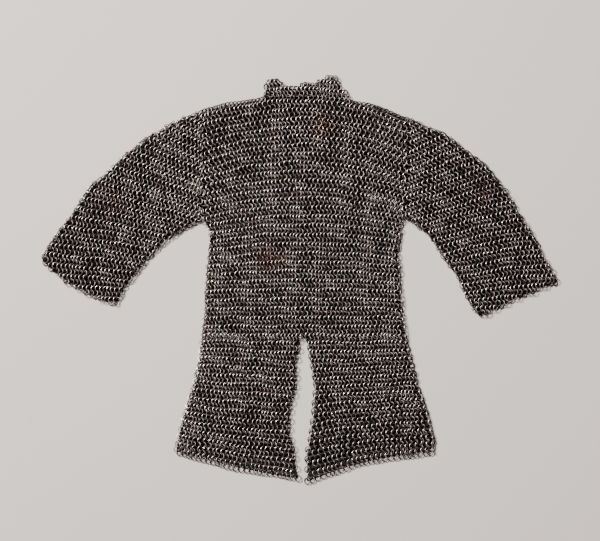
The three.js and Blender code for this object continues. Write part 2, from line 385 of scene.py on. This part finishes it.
# Ridges where the mail has rucked up, by their ends, width and rise.
FOLDS = [
    {"start": (-285, 236), "end": (-135, 304), "width": 30, "rise": 3.5},
    {"start": (195, 282), "end": (330, 190), "width": 26, "rise": 2.5},
    {"start": (-150, 96), "end": (-60, 150), "width": 34, "rise": 2},
    {"start": (165, 98), "end": (80, 160), "width": 34, "rise": 2},
]


def fold_rise(xy):
    """How far the folds lift the front layer at each place."""
    rise = np.zeros(len(xy))
    for fold in FOLDS:
        start, end = np.array(fold["start"], float), np.array(fold["end"], float)
        along = end - start
        t = np.clip((xy - start) @ along / (along @ along), 0, 1)
        distance = np.linalg.norm(xy - start - t[:, None] * along, axis=1) / (fold["width"] / 2)
        rise += np.where(distance < 1, fold["rise"] * (0.5 + 0.5 * np.cos(np.pi * distance)), 0)
    return rise


def signed_distance(xy, edge):
    """Each place's distance inside an edge that runs anticlockwise round the garment, and the way out."""
    edge = np.asarray(edge, float)
    starts, steps = edge[:-1], np.diff(edge, axis=0)
    offset = xy[:, None, :] - starts[None]
    t = np.clip((offset * steps).sum(-1) / (steps ** 2).sum(-1), 0, 1)
    gap = offset - t[..., None] * steps
    distance = np.linalg.norm(gap, axis=-1)
    nearest = distance.argmin(1)
    pick = np.arange(len(xy))
    step = steps[nearest] / np.linalg.norm(steps[nearest], axis=1)[:, None]
    outwards = np.stack([step[:, 1], -step[:, 0]], 1)
    side = np.where((gap[pick, nearest] * outwards).sum(1) > 0, -1, 1)
    return distance[pick, nearest] * side, outwards


# Mail never lies quite straight: its rows drift in slow waves, a little over a millimetre each way.
drift_rng = np.random.default_rng(5)
WAVES = 10
wave_lengths = drift_rng.uniform(40, 130, WAVES)
wave_headings = drift_rng.uniform(0, math.tau, WAVES)
wave_sways = drift_rng.normal(0, 0.55, (WAVES, 2))
wave_phases = drift_rng.uniform(0, math.tau, WAVES)


def drift(xy):
    """How far each place has drifted, in x and y."""
    total = 0
    for length, heading, sway, phase in zip(wave_lengths, wave_headings, wave_sways, wave_phases):
        turn = math.tau / length * np.array([math.cos(heading), math.sin(heading)])
        total = total + np.sin(xy @ turn + phase)[:, None] * sway
    return total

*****

Exercise description:
Return exactly the lines from the beginning of the data above through the one containing "wave_phases = drift_rng.uniform(0, math.tau, WAVES)", please. Include both end lines and add nothing else.

Solution for this exercise:
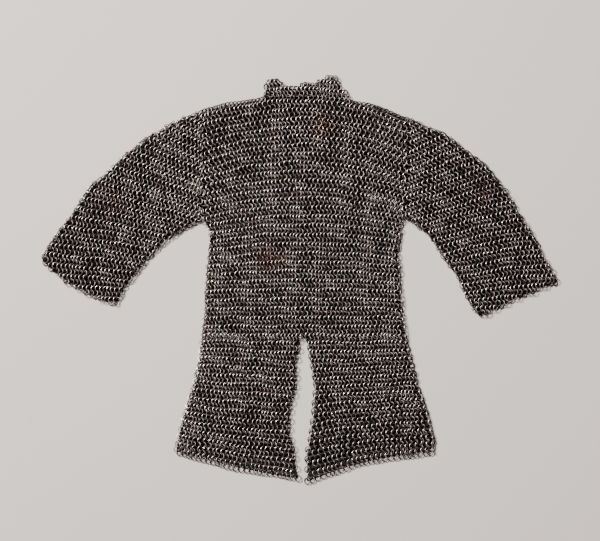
The three.js and Blender code for this object continues. Write part 2, from line 385 of scene.py on. This part finishes it.
# Ridges where the mail has rucked up, by their ends, width and rise.
FOLDS = [
    {"start": (-285, 236), "end": (-135, 304), "width": 30, "rise": 3.5},
    {"start": (195, 282), "end": (330, 190), "width": 26, "rise": 2.5},
    {"start": (-150, 96), "end": (-60, 150), "width": 34, "rise": 2},
    {"start": (165, 98), "end": (80, 160), "width": 34, "rise": 2},
]


def fold_rise(xy):
    """How far the folds lift the front layer at each place."""
    rise = np.zeros(len(xy))
    for fold in FOLDS:
        start, end = np.array(fold["start"], float), np.array(fold["end"], float)
        along = end - start
        t = np.clip((xy - start) @ along / (along @ along), 0, 1)
        distance = np.linalg.norm(xy - start - t[:, None] * along, axis=1) / (fold["width"] / 2)
        rise += np.where(distance < 1, fold["rise"] * (0.5 + 0.5 * np.cos(np.pi * distance)), 0)
    return rise


def signed_distance(xy, edge):
    """Each place's distance inside an edge that runs anticlockwise round the garment, and the way out."""
    edge = np.asarray(edge, float)
    starts, steps = edge[:-1], np.diff(edge, axis=0)
    offset = xy[:, None, :] - starts[None]
    t = np.clip((offset * steps).sum(-1) / (steps ** 2).sum(-1), 0, 1)
    gap = offset - t[..., None] * steps
    distance = np.linalg.norm(gap, axis=-1)
    nearest = distance.argmin(1)
    pick = np.arange(len(xy))
    step = steps[nearest] / np.linalg.norm(steps[nearest], axis=1)[:, None]
    outwards = np.stack([step[:, 1], -step[:, 0]], 1)
    side = np.where((gap[pick, nearest] * outwards).sum(1) > 0, -1, 1)
    return distance[pick, nearest] * side, outwards


# Mail never lies quite straight: its rows drift in slow waves, a little over a millimetre each way.
drift_rng = np.random.default_rng(5)
WAVES = 10
wave_lengths = drift_rng.uniform(40, 130, WAVES)
wave_headings = drift_rng.uniform(0, math.tau, WAVES)
wave_sways = drift_rng.normal(0, 0.55, (WAVES, 2))
wave_phases = drift_rng.uniform(0, math.tau, WAVES)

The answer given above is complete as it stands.